The//Intercept has an excellent article on how to choose secure passwords that are (relatively) easy to remember. The problem with passwords is that they are almost never secure. Most people choose stupid ones (password
, 123456
, \(\dots\)) and even those of us with a bit more of a clue can almost never choose a good one. The reasons for that are psychological but the TL;DR is that humans appear to be preprogrammed to prefer patterns even when they’re trying not to.
Because of this, the only secure passwords are randomly chosen ones where the human proclivity to impose order and pattern on them can not come into play. That’s why secure password management requires a password manager such as 1password, KeePassX, or similar program. These programs choose long random sequences of characters that are very secure for passwords and then store them in an encrypted database.

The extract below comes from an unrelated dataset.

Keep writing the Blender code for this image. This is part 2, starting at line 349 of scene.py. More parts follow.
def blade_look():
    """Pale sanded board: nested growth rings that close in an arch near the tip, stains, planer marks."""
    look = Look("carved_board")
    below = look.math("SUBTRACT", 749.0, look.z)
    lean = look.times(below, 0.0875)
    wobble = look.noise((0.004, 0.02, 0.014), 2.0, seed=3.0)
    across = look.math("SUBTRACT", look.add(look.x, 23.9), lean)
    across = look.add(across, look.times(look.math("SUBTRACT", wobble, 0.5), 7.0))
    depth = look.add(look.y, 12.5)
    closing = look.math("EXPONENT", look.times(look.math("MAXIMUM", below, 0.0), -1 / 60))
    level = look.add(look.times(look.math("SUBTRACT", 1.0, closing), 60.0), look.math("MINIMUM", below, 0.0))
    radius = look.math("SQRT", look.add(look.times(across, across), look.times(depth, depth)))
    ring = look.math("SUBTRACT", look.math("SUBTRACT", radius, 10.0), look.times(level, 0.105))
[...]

The only remaining problem is choosing a password for the password manager. It holds the crown jewels so passwords like password
are non-starters. The//Intercept’s recommendation is one that I’ve given here many times: Diceware. The idea is that you roll 5 dice to randomly choose a word from the Diceware list. Do that 5, 6, or 7 times and you have 5, 6, or 7 random words that together have enough entropy to resist even NSA brute forcing. This, of course, is the idea behind the famous XKCD Correct Horse Battery Staple cartoon. The big advantage of a sequence of random words like this is that while they have the same or more entropy than a long random sequence of characters, they are relatively easy to memorize.
I previously posted a Lisp implementation of Diceware that uses a cryptographically secure random number generator and is therefore very secure. There is also C version that’s a bit has a tiny bit of bias and is therefore slightly less secure. It would be easy to make it completely secure by using the 8K Diceware list that the Lisp version uses.